Longer circuits tend to accumulate more error before final measurement. If your observed counts drift away from the ideal distribution as a circuit grows, that may reflect physical limits rather than a conceptual mistake. For more on that, see Quantum Circuit Depth Explained: Why It Matters for Real Hardware.

When to revisit

Measurement is a topic worth revisiting whenever your tooling, backend, or use case changes. The underlying concept is stable, but the practical details often move.
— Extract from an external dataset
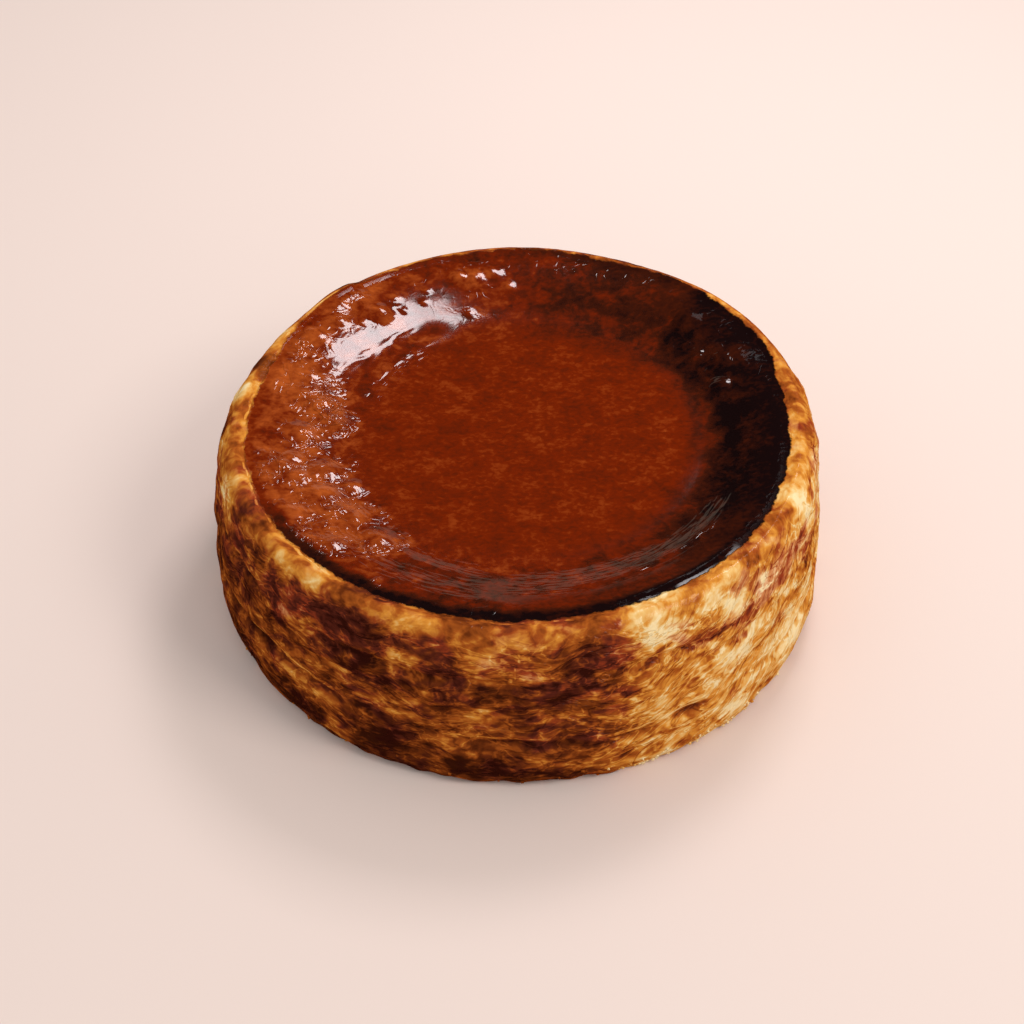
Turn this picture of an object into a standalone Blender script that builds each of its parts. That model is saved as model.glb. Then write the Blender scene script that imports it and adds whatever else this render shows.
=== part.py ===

Come back to this topic when:

• You switch frameworks. Output objects, result formats, qubit ordering, and sampling APIs vary between SDKs.
• You move from simulator to hardware. Readout errors and calibration effects become part of everyday interpretation.
• You start using mid-circuit measurement. Measurement becomes part of control flow, not just final output.
• You begin algorithm work. In many algorithms, success is about distributions, not single deterministic answers.
• You need better debugging discipline. Understanding where probabilities end and samples begin prevents wasted time.

A practical checklist for future runs:

1. State clearly what basis you intend to measure in.
2. Decide whether you need exact simulator probabilities or sampled shot results.
3. Choose a shot count large enough for the question you are asking.
4. Verify qubit-to-classical-bit mapping and bitstring order.
5. Separate ideal expectations from hardware expectations.
6. Inspect full multi-qubit distributions when correlations matter.

If you are still building your environment, setup guides such as Qiskit Installation Guide: Setup Steps, Version Checks, and Fixes for Common Errors and Cirq Installation and Environment Setup: A Practical Compatibility Guide can save time before you debug the wrong layer.

The durable takeaway is this: measurement does not reveal a hidden classical value that was sitting inside the qubit all along. It produces a classical sample from a quantum state according to a basis-dependent probability distribution. Shots let you estimate that distribution. Counts are the observed evidence. Once you understand those roles, readout results stop feeling mysterious and start becoming useful engineering data.